Megyn Kelly’s Alex Jones interview was more uneventful than its actual content previously suggested. Deadline reports that per early ratings reports, 3.5 million people watched the episode of Sunday Night with Megyn Kelly, making it the lowest viewership her new Sunday show has received in its short run.
Deadline adds:
NBC noted Kelly’s radioactive interview, which had been a top media story for days, outdelivered CBS’s 60 Minutes rerun [which it was up against] in the [news] demo. This is known in some quarters as damning with faint praise.
Ice. Cold.
CNN notes that in the 18-to-49-year-old demo, both Kelly’s show and 60 Minutes were beat by a rerun of America’s Funniest Home Videos.
Meanwhile, Variety noted that the show’s broadcast seemed light on advertisers:
NBC’s broadcast of a much-scrutinized episode of Sunday Night with Megyn Kelly, which led with a segment about controversial conspiracy theorist Alex Jones, appeared to run with fewer than the usual amount of commercials that typically accompany a first-run program. Three of the ad breaks led with public-service announcements, which usually run in less desirable ad inventory.
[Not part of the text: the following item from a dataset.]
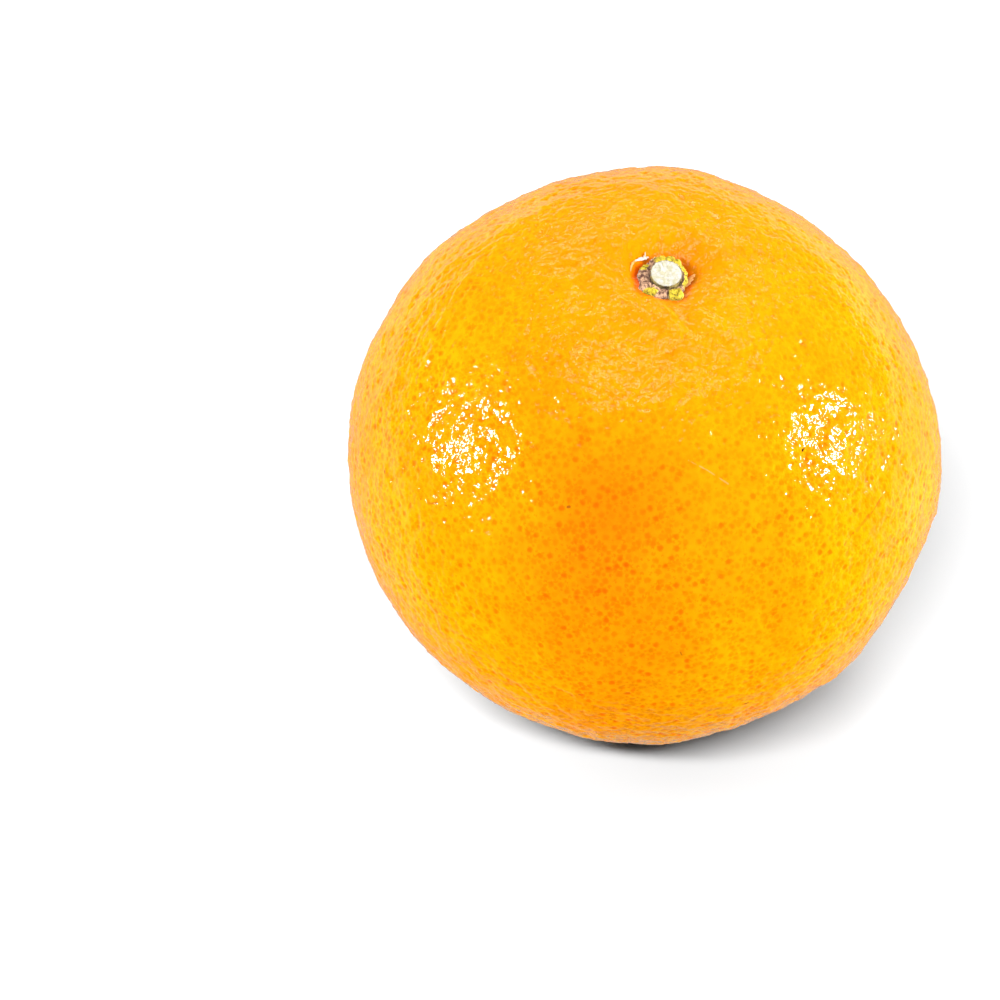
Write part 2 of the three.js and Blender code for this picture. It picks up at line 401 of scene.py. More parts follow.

Some of the advertisers that sponsored Sunday’s program had their commercials appear more than once during the hour. And many of the show’s commercial breaks appeared to contain a number of promos for NBC programs that is greater than the norm.
According to an unnamed Variety source, J.P. Morgan Chase, whose CMO Kristin Lemkau denounced the Jones interview on Twitter last week, “requested that its local and digital ads not be placed adjacent to any broadcast or stream of the segment.”
And it couldn’t have happened to a nicer group of people.